▶ **GIVEN DATA**

• • • •

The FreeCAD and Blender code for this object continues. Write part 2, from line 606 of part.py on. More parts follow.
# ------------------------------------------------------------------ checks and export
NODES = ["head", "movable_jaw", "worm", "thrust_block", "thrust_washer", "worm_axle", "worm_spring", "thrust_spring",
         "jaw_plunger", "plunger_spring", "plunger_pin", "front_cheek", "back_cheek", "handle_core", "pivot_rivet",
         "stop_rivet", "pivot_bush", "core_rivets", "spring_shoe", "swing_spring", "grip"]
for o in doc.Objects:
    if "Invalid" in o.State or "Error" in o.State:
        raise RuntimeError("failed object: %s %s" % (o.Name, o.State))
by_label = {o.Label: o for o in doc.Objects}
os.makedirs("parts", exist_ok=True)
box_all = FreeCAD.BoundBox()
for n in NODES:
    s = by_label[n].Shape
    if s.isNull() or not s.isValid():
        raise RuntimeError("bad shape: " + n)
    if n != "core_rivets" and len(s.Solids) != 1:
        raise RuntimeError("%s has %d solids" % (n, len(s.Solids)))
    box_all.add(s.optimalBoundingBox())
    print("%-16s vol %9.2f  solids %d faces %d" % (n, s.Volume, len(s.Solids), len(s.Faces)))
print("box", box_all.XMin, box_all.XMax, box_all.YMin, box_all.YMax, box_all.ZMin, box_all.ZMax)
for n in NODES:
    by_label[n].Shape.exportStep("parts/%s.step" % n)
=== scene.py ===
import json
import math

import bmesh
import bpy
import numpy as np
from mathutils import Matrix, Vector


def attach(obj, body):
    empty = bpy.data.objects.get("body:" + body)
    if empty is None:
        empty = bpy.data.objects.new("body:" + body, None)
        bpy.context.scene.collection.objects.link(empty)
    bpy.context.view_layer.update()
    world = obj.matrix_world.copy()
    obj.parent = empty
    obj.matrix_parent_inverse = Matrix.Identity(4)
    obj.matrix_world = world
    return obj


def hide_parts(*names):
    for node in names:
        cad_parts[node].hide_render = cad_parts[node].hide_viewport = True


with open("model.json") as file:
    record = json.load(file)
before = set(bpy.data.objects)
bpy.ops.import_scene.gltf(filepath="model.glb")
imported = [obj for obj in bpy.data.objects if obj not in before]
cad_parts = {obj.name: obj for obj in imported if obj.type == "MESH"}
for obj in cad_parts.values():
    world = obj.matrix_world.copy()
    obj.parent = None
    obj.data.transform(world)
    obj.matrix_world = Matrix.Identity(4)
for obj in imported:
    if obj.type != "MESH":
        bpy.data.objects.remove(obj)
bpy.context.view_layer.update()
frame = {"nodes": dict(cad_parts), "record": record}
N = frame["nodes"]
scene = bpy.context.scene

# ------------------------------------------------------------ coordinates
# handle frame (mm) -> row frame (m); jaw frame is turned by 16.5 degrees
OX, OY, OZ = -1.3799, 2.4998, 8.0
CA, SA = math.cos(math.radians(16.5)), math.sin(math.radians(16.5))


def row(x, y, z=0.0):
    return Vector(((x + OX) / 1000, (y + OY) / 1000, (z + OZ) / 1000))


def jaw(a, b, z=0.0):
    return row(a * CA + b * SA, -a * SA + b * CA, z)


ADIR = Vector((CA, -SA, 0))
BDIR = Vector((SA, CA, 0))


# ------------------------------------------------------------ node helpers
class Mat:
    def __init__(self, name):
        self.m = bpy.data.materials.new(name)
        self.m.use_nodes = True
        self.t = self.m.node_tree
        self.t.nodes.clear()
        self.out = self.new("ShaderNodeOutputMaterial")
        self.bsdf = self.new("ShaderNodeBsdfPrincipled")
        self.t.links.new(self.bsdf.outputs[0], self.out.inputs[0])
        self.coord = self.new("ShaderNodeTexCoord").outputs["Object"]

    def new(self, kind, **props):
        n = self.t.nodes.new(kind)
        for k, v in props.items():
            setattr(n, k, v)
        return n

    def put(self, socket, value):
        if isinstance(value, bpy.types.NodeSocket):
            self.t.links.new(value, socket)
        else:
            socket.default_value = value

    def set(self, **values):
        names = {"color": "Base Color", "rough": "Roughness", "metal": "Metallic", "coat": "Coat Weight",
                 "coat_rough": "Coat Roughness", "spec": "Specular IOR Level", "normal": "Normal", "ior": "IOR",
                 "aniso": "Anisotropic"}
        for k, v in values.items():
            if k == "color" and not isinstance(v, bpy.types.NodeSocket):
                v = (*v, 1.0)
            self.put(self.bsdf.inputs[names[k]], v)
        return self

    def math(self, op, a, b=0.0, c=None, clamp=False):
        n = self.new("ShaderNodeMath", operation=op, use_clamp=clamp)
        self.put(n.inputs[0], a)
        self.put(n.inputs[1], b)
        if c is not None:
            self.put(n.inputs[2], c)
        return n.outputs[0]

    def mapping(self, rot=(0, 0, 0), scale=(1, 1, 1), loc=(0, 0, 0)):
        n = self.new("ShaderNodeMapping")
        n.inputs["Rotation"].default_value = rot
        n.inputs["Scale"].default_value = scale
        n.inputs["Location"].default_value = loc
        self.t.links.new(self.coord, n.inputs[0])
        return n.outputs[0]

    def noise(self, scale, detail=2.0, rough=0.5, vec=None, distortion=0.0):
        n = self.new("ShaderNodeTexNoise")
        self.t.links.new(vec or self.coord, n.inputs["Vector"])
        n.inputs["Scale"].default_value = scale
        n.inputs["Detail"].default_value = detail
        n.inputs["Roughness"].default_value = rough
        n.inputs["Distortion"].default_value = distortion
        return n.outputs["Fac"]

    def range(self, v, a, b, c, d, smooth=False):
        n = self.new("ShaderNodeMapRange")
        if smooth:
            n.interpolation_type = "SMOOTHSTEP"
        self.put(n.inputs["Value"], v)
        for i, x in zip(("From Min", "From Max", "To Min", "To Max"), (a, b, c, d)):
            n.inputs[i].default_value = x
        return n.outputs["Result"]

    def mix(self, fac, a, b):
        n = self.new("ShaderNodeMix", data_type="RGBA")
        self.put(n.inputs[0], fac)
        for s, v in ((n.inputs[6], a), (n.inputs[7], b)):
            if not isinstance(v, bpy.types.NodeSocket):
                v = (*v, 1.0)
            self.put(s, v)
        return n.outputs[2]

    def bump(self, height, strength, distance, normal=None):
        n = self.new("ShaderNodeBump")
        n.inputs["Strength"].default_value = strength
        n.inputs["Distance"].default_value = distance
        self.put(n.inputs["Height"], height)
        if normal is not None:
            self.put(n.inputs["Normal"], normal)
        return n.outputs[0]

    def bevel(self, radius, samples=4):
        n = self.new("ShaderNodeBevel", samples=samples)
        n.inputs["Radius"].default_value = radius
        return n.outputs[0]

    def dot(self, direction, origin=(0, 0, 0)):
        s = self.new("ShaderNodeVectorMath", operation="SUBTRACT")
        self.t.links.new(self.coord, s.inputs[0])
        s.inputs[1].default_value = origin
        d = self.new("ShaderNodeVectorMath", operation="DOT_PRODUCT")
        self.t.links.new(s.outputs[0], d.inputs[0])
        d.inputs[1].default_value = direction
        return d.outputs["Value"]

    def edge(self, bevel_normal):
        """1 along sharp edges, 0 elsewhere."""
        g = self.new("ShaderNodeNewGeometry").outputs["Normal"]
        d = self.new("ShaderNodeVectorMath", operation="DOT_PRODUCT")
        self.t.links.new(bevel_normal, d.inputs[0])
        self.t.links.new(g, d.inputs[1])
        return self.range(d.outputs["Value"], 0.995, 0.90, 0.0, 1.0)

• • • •

Return what is listed above, exactly and completely.

The FreeCAD and Blender code for this object continues. Write part 2, from line 606 of part.py on. More parts follow.
# ------------------------------------------------------------------ checks and export
NODES = ["head", "movable_jaw", "worm", "thrust_block", "thrust_washer", "worm_axle", "worm_spring", "thrust_spring",
         "jaw_plunger", "plunger_spring", "plunger_pin", "front_cheek", "back_cheek", "handle_core", "pivot_rivet",
         "stop_rivet", "pivot_bush", "core_rivets", "spring_shoe", "swing_spring", "grip"]
for o in doc.Objects:
    if "Invalid" in o.State or "Error" in o.State:
        raise RuntimeError("failed object: %s %s" % (o.Name, o.State))
by_label = {o.Label: o for o in doc.Objects}
os.makedirs("parts", exist_ok=True)
box_all = FreeCAD.BoundBox()
for n in NODES:
    s = by_label[n].Shape
    if s.isNull() or not s.isValid():
        raise RuntimeError("bad shape: " + n)
    if n != "core_rivets" and len(s.Solids) != 1:
        raise RuntimeError("%s has %d solids" % (n, len(s.Solids)))
    box_all.add(s.optimalBoundingBox())
    print("%-16s vol %9.2f  solids %d faces %d" % (n, s.Volume, len(s.Solids), len(s.Faces)))
print("box", box_all.XMin, box_all.XMax, box_all.YMin, box_all.YMax, box_all.ZMin, box_all.ZMax)
for n in NODES:
    by_label[n].Shape.exportStep("parts/%s.step" % n)
=== scene.py ===
import json
import math

import bmesh
import bpy
import numpy as np
from mathutils import Matrix, Vector


def attach(obj, body):
    empty = bpy.data.objects.get("body:" + body)
    if empty is None:
        empty = bpy.data.objects.new("body:" + body, None)
        bpy.context.scene.collection.objects.link(empty)
    bpy.context.view_layer.update()
    world = obj.matrix_world.copy()
    obj.parent = empty
    obj.matrix_parent_inverse = Matrix.Identity(4)
    obj.matrix_world = world
    return obj


def hide_parts(*names):
    for node in names:
        cad_parts[node].hide_render = cad_parts[node].hide_viewport = True


with open("model.json") as file:
    record = json.load(file)
before = set(bpy.data.objects)
bpy.ops.import_scene.gltf(filepath="model.glb")
imported = [obj for obj in bpy.data.objects if obj not in before]
cad_parts = {obj.name: obj for obj in imported if obj.type == "MESH"}
for obj in cad_parts.values():
    world = obj.matrix_world.copy()
    obj.parent = None
    obj.data.transform(world)
    obj.matrix_world = Matrix.Identity(4)
for obj in imported:
    if obj.type != "MESH":
        bpy.data.objects.remove(obj)
bpy.context.view_layer.update()
frame = {"nodes": dict(cad_parts), "record": record}
N = frame["nodes"]
scene = bpy.context.scene

# ------------------------------------------------------------ coordinates
# handle frame (mm) -> row frame (m); jaw frame is turned by 16.5 degrees
OX, OY, OZ = -1.3799, 2.4998, 8.0
CA, SA = math.cos(math.radians(16.5)), math.sin(math.radians(16.5))


def row(x, y, z=0.0):
    return Vector(((x + OX) / 1000, (y + OY) / 1000, (z + OZ) / 1000))


def jaw(a, b, z=0.0):
    return row(a * CA + b * SA, -a * SA + b * CA, z)


ADIR = Vector((CA, -SA, 0))
BDIR = Vector((SA, CA, 0))


# ------------------------------------------------------------ node helpers
class Mat:
    def __init__(self, name):
        self.m = bpy.data.materials.new(name)
        self.m.use_nodes = True
        self.t = self.m.node_tree
        self.t.nodes.clear()
        self.out = self.new("ShaderNodeOutputMaterial")
        self.bsdf = self.new("ShaderNodeBsdfPrincipled")
        self.t.links.new(self.bsdf.outputs[0], self.out.inputs[0])
        self.coord = self.new("ShaderNodeTexCoord").outputs["Object"]

    def new(self, kind, **props):
        n = self.t.nodes.new(kind)
        for k, v in props.items():
            setattr(n, k, v)
        return n

    def put(self, socket, value):
        if isinstance(value, bpy.types.NodeSocket):
            self.t.links.new(value, socket)
        else:
            socket.default_value = value

    def set(self, **values):
        names = {"color": "Base Color", "rough": "Roughness", "metal": "Metallic", "coat": "Coat Weight",
                 "coat_rough": "Coat Roughness", "spec": "Specular IOR Level", "normal": "Normal", "ior": "IOR",
                 "aniso": "Anisotropic"}
        for k, v in values.items():
            if k == "color" and not isinstance(v, bpy.types.NodeSocket):
                v = (*v, 1.0)
            self.put(self.bsdf.inputs[names[k]], v)
        return self

    def math(self, op, a, b=0.0, c=None, clamp=False):
        n = self.new("ShaderNodeMath", operation=op, use_clamp=clamp)
        self.put(n.inputs[0], a)
        self.put(n.inputs[1], b)
        if c is not None:
            self.put(n.inputs[2], c)
        return n.outputs[0]

    def mapping(self, rot=(0, 0, 0), scale=(1, 1, 1), loc=(0, 0, 0)):
        n = self.new("ShaderNodeMapping")
        n.inputs["Rotation"].default_value = rot
        n.inputs["Scale"].default_value = scale
        n.inputs["Location"].default_value = loc
        self.t.links.new(self.coord, n.inputs[0])
        return n.outputs[0]

    def noise(self, scale, detail=2.0, rough=0.5, vec=None, distortion=0.0):
        n = self.new("ShaderNodeTexNoise")
        self.t.links.new(vec or self.coord, n.inputs["Vector"])
        n.inputs["Scale"].default_value = scale
        n.inputs["Detail"].default_value = detail
        n.inputs["Roughness"].default_value = rough
        n.inputs["Distortion"].default_value = distortion
        return n.outputs["Fac"]

    def range(self, v, a, b, c, d, smooth=False):
        n = self.new("ShaderNodeMapRange")
        if smooth:
            n.interpolation_type = "SMOOTHSTEP"
        self.put(n.inputs["Value"], v)
        for i, x in zip(("From Min", "From Max", "To Min", "To Max"), (a, b, c, d)):
            n.inputs[i].default_value = x
        return n.outputs["Result"]

    def mix(self, fac, a, b):
        n = self.new("ShaderNodeMix", data_type="RGBA")
        self.put(n.inputs[0], fac)
        for s, v in ((n.inputs[6], a), (n.inputs[7], b)):
            if not isinstance(v, bpy.types.NodeSocket):
                v = (*v, 1.0)
            self.put(s, v)
        return n.outputs[2]

    def bump(self, height, strength, distance, normal=None):
        n = self.new("ShaderNodeBump")
        n.inputs["Strength"].default_value = strength
        n.inputs["Distance"].default_value = distance
        self.put(n.inputs["Height"], height)
        if normal is not None:
            self.put(n.inputs["Normal"], normal)
        return n.outputs[0]

    def bevel(self, radius, samples=4):
        n = self.new("ShaderNodeBevel", samples=samples)
        n.inputs["Radius"].default_value = radius
        return n.outputs[0]

    def dot(self, direction, origin=(0, 0, 0)):
        s = self.new("ShaderNodeVectorMath", operation="SUBTRACT")
        self.t.links.new(self.coord, s.inputs[0])
        s.inputs[1].default_value = origin
        d = self.new("ShaderNodeVectorMath", operation="DOT_PRODUCT")
        self.t.links.new(s.outputs[0], d.inputs[0])
        d.inputs[1].default_value = direction
        return d.outputs["Value"]

    def edge(self, bevel_normal):
        """1 along sharp edges, 0 elsewhere."""
        g = self.new("ShaderNodeNewGeometry").outputs["Normal"]
        d = self.new("ShaderNodeVectorMath", operation="DOT_PRODUCT")
        self.t.links.new(bevel_normal, d.inputs[0])
        self.t.links.new(g, d.inputs[1])
        return self.range(d.outputs["Value"], 0.995, 0.90, 0.0, 1.0)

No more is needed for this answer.